What you are asked to do — Return, exactly as written, the lines from the one containing "before = set(bpy.data.objects)" through the one containing "obj.matrix_world = Matrix.Identity(4)", with both ends included.

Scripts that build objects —

+ + +

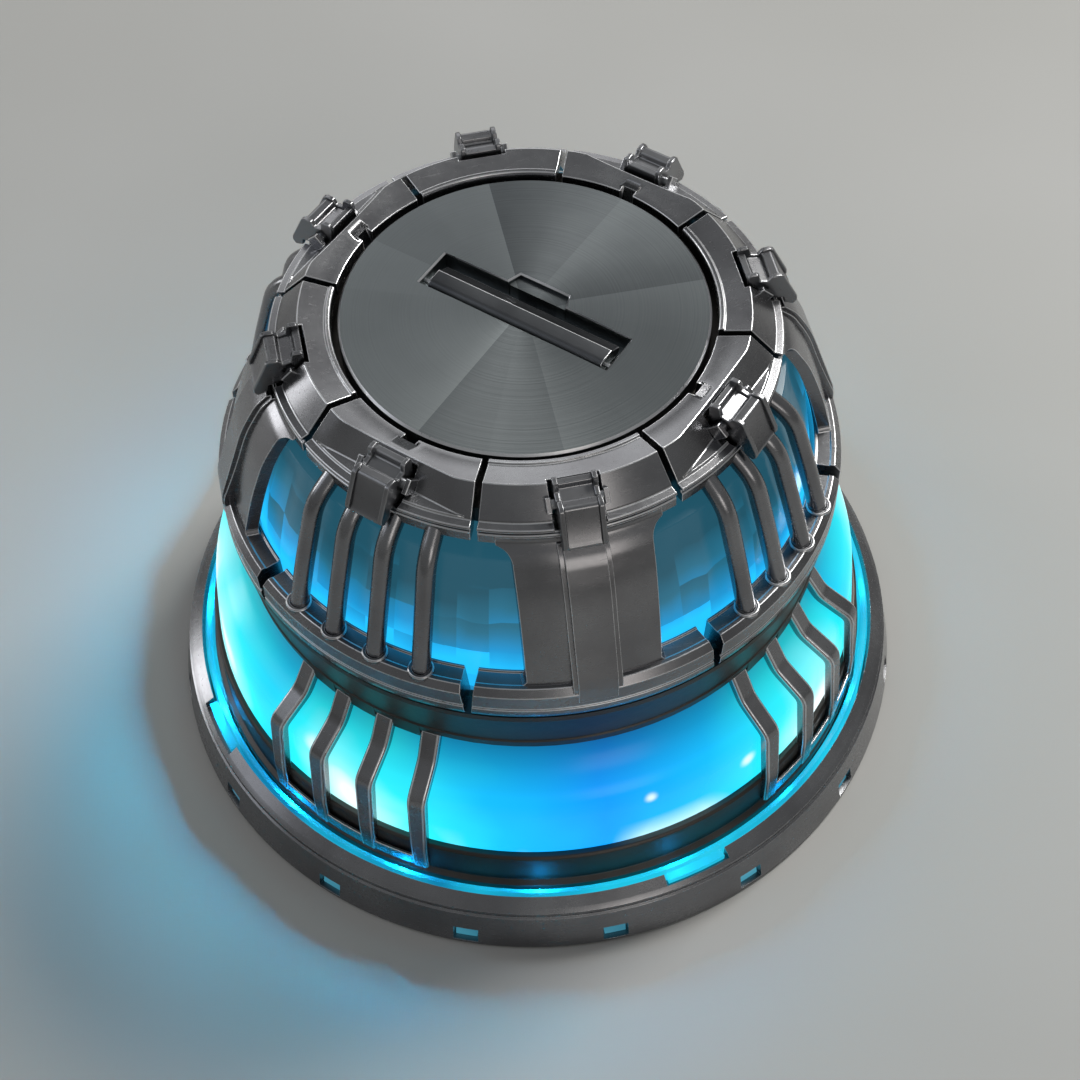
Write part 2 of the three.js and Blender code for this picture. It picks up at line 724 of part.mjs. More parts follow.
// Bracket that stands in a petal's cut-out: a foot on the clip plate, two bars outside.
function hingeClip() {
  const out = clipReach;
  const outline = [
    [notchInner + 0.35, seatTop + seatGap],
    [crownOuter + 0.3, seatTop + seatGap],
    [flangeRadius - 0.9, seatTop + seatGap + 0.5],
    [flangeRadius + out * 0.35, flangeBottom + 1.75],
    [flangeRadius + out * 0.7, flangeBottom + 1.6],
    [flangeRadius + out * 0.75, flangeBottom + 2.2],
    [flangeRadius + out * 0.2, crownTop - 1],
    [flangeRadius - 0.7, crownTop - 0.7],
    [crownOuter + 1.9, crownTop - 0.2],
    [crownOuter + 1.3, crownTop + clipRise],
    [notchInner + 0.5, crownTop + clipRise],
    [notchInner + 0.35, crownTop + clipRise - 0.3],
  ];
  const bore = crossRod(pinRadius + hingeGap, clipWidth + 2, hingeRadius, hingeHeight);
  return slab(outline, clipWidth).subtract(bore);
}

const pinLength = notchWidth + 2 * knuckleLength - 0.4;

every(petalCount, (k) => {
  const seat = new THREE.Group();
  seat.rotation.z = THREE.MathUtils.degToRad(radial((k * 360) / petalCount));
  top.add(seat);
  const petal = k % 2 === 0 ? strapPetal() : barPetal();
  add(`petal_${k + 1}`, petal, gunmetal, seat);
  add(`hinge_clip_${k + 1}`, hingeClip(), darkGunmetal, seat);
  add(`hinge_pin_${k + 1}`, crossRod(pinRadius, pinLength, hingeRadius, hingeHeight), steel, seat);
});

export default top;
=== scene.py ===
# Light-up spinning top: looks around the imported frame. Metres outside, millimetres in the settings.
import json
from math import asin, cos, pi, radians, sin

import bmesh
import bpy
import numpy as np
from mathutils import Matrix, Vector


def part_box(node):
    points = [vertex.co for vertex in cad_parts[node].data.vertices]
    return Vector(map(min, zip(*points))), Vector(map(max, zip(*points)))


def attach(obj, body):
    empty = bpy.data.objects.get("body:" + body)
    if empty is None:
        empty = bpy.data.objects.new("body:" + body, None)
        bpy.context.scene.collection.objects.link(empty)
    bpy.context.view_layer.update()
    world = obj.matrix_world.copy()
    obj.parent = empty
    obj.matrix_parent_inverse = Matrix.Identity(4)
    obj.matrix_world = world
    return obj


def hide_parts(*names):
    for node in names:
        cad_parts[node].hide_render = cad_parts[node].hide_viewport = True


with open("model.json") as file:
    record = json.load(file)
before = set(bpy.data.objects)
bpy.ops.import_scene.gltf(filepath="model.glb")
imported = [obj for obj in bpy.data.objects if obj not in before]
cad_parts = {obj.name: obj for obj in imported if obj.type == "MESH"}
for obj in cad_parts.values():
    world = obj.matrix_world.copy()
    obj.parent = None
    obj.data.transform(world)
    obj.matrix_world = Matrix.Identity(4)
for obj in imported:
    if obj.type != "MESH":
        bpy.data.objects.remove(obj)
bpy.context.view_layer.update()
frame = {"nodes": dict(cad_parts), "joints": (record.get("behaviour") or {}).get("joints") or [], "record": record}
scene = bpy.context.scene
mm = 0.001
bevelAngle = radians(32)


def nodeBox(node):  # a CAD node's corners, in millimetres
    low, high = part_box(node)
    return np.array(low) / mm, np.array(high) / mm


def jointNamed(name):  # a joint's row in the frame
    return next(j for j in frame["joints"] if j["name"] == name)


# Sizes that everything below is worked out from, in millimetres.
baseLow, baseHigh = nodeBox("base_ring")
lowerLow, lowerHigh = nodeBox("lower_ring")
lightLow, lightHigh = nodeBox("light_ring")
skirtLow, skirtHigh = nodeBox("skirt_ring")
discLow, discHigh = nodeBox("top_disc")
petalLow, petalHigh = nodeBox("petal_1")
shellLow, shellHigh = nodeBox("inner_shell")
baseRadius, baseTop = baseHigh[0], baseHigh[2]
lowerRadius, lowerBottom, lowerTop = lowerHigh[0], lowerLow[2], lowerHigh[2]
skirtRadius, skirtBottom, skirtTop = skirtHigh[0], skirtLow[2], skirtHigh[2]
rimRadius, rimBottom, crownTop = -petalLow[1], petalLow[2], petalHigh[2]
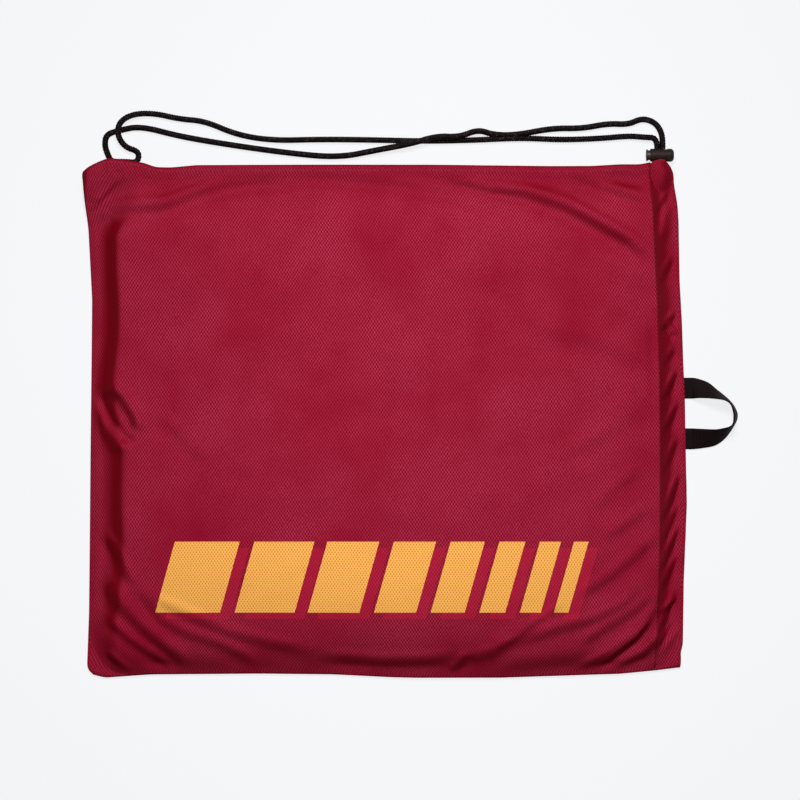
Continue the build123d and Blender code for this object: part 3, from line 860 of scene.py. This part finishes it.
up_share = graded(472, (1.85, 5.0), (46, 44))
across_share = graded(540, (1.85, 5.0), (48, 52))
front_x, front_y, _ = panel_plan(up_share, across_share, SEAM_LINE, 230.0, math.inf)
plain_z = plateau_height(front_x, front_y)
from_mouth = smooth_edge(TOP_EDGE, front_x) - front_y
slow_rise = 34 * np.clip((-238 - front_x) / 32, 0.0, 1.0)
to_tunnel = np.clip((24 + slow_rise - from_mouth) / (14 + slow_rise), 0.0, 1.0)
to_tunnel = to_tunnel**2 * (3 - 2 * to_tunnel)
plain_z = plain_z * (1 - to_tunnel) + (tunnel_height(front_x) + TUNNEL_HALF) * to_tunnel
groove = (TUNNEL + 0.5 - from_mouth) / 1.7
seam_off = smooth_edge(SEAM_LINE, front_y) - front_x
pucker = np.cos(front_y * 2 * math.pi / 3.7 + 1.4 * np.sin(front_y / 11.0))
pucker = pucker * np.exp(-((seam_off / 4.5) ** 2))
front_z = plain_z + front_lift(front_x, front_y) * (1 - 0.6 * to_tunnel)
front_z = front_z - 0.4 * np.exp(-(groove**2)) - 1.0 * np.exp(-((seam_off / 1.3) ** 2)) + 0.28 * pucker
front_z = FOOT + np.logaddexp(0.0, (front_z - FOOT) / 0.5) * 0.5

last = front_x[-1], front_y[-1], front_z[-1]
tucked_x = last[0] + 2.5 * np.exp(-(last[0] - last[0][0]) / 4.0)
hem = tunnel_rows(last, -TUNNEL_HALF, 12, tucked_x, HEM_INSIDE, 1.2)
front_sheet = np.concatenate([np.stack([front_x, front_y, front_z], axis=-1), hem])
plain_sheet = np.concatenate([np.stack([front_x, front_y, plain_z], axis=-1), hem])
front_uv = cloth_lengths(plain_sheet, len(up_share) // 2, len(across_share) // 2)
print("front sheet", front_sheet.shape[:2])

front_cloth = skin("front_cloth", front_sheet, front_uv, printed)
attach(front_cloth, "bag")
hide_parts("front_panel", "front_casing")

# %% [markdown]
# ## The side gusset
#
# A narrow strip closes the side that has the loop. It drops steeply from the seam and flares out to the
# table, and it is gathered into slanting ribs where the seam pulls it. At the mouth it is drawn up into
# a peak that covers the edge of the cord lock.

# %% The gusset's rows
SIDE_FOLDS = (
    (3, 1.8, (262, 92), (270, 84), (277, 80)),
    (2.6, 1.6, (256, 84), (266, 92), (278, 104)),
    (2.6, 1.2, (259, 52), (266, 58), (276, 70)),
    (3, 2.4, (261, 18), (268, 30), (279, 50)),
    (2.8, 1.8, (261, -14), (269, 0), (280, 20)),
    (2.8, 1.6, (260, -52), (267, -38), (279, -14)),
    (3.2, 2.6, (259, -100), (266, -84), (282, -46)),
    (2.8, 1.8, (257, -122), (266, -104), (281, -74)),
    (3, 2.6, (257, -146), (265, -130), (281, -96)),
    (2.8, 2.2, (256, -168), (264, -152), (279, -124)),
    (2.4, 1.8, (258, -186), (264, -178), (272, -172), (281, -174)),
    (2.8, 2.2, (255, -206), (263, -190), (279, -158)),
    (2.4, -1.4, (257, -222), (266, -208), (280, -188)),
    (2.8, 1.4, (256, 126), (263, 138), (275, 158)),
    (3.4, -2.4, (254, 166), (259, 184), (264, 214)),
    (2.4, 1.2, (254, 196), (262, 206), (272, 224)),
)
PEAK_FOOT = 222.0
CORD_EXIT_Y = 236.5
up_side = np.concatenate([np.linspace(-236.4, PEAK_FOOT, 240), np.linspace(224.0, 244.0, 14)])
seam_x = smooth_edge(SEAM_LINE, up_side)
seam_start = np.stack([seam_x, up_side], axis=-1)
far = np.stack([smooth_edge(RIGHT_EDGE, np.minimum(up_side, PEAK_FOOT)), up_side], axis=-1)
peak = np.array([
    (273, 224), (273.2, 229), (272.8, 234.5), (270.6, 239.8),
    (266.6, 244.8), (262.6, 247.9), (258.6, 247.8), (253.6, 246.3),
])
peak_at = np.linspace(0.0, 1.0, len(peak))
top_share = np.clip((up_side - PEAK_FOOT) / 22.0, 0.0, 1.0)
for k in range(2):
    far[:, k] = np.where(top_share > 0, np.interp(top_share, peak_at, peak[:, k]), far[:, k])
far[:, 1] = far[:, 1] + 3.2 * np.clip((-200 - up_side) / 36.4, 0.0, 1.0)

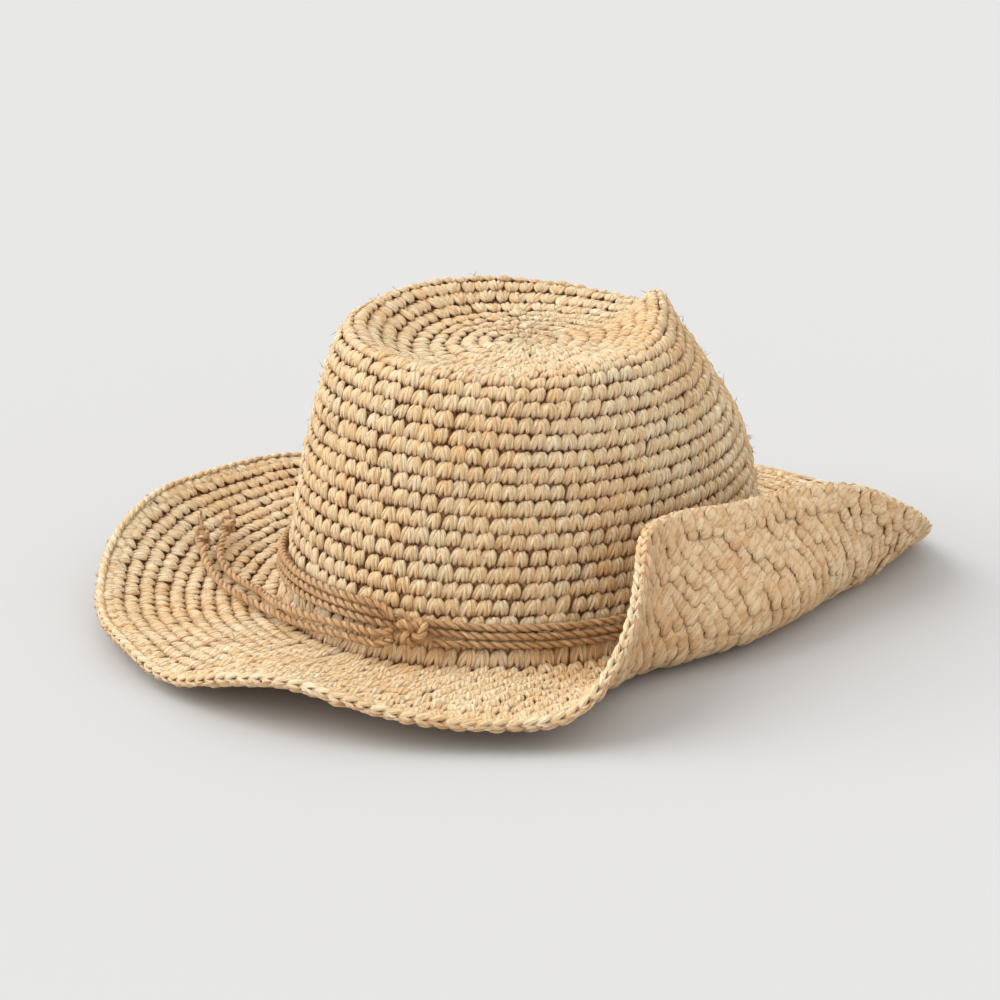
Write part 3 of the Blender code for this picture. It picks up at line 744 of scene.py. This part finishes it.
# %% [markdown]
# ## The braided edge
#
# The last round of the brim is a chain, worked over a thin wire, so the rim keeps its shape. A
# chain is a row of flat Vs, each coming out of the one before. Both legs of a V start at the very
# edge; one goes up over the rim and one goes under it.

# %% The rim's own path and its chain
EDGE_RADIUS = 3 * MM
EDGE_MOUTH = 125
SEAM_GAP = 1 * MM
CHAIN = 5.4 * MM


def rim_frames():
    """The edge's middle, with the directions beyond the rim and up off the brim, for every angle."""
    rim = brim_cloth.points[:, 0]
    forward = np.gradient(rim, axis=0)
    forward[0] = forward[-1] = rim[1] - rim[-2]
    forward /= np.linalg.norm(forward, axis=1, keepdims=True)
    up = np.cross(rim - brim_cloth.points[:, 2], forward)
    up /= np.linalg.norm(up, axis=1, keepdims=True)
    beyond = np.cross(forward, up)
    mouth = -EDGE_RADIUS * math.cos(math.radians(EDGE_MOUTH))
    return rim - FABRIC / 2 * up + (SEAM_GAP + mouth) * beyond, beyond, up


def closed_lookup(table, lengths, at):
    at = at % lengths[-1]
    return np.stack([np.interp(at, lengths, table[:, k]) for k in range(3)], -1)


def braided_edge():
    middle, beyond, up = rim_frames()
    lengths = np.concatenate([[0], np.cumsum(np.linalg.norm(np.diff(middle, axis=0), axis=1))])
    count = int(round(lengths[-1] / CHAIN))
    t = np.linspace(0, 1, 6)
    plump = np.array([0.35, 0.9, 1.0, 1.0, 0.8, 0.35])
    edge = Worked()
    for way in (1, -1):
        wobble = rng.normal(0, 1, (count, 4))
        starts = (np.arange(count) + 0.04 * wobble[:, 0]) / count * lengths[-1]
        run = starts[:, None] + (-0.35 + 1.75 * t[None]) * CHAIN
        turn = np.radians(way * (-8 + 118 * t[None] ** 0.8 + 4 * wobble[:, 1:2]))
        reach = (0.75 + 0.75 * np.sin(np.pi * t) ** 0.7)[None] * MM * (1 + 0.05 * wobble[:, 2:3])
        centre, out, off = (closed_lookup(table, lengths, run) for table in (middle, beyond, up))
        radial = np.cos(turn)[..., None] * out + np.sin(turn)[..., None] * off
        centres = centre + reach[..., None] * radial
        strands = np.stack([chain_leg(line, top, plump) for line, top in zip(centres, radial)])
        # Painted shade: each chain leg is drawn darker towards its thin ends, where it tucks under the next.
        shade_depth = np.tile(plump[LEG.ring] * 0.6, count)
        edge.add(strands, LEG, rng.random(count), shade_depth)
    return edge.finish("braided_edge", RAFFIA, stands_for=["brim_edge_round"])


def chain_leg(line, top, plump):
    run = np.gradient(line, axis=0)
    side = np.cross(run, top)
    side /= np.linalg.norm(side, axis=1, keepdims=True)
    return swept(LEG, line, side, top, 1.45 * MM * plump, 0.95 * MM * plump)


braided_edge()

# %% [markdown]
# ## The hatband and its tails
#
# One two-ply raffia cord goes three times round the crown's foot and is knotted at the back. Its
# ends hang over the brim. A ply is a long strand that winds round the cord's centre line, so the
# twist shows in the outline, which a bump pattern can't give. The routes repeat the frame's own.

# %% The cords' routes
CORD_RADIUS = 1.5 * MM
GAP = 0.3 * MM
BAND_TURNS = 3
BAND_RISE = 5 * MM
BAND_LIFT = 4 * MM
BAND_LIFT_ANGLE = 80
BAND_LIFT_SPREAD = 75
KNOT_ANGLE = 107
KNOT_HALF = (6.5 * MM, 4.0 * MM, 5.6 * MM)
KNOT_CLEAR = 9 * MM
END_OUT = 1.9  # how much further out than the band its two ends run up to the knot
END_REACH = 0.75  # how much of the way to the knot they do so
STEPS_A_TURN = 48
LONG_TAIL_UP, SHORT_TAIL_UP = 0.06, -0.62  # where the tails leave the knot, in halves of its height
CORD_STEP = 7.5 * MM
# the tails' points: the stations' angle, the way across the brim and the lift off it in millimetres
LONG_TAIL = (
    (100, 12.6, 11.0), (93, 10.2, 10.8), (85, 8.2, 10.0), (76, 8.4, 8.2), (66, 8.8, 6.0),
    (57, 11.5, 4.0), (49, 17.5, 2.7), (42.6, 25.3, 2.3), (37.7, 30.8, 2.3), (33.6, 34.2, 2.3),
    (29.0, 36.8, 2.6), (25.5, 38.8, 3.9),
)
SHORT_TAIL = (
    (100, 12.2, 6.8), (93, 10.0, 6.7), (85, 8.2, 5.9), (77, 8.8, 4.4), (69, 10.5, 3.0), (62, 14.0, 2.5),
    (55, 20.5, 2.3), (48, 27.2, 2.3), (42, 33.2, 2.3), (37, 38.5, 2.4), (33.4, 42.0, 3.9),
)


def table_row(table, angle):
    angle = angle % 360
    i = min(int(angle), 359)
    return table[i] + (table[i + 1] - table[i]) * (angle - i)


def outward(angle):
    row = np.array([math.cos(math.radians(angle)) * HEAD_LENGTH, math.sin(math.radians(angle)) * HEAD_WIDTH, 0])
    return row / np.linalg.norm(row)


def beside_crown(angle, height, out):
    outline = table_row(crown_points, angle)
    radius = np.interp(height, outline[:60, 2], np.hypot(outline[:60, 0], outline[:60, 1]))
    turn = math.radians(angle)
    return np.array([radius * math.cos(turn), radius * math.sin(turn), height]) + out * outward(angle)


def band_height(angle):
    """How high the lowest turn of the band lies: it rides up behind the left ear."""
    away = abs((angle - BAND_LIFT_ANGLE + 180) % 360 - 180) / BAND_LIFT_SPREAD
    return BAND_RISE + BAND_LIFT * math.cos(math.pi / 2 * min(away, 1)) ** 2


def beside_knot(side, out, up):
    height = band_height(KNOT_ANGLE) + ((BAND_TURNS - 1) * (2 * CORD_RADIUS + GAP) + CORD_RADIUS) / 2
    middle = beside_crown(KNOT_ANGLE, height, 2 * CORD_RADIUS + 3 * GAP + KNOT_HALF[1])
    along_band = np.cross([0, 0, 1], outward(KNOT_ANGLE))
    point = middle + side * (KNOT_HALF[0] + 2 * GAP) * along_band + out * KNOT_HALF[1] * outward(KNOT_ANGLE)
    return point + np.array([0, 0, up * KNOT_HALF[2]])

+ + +

Response to the task —
before = set(bpy.data.objects)
bpy.ops.import_scene.gltf(filepath="model.glb")
imported = [obj for obj in bpy.data.objects if obj not in before]
cad_parts = {obj.name: obj for obj in imported if obj.type == "MESH"}
for obj in cad_parts.values():
    world = obj.matrix_world.copy()
    obj.parent = None
    obj.data.transform(world)
    obj.matrix_world = Matrix.Identity(4)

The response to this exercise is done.